A tip for reviving old flash memory cards


A neighbour dropped by with a digital camera he had misplaced for several years. It uses a Sony Memory Stick Pro card, a flash memory type I haven’t seen in a long time. He said the camera had lots of pictures, but each time he tried turning on the camera, it said “Insert memory card again” on the screen.

It took me plenty of searching to find an old card reader that could read such cards, but found one in the end. Unfortunately, it didn’t seem to work, i.e. no drive letter appeared and when I inserted the memory card, Windows Explorer would stop responding. I tried a few different cables, ports and then my laptop just to also rule out a bad connection, but go no further.

With the card reader still plugged in to my laptop, I started chatting away with them and after something like 10 minutes, I made one last attempt of unplugging and plugging in the card reader and after about a minute, the drive letter finally showed up. However, when I tried going in, of course Windows Explorer stopped responding. I then tried via the command prompt and was able to navigate into the DCIM folder.

After getting this far, I attempted to start copying the files to the hard disk with the robocopy utility and it spent a long time reading each file, sometimes 2-3 minutes. Roughly every 8 to 10 files gave a dreaded Cyclic Redundancy Check fail:


Anyway, at the rate it was going and 259 pictures in the folder, they decided to head off, leaving my computer to do its job and come back another day. To my surprise, when I came back an hour later, it had completed the copy with quite a number of failed files.
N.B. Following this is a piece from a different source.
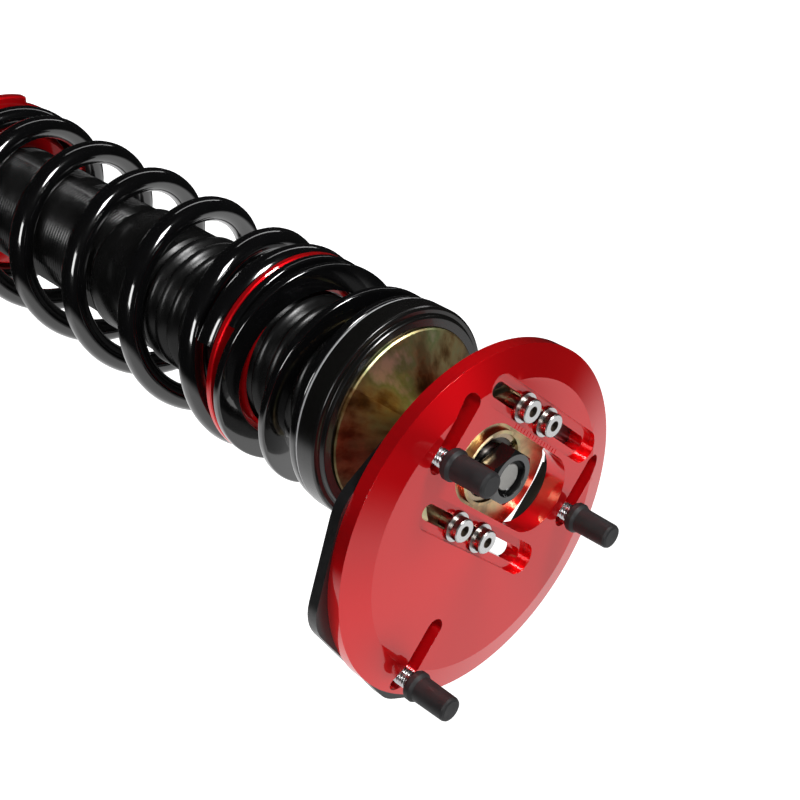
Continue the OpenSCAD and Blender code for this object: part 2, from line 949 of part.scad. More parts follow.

I decided to rerun the robocopy process and this time it copied all but one file, reading each file in 5 to 10 seconds compared to the several minutes earlier. With one final copy attempt, it successfully read that last file.

I do recall observing something similar in the past, but nowhere as severe as this card. I remember the card was extremely slow to read, but sped up during the copy process, giving an impression that the power was reviving the flash.

So for anyone who has an old memory card that does not show up or difficult to read, try leaving it in the card slot for an hour or two, then try accessing it again. :wink:


Sounds more like the repeated accesses were causing the card’s controller to initiate its defect management strategies, which remapped some questionable areas. The long-term stability of such a card is questionable, and since they are so cheap it would be risky to continue to use one for anything important.

Really, the handling of a failing memory card should be directed at recovering whatever is needed from it (if there is anything) prior to throwing it in the trash.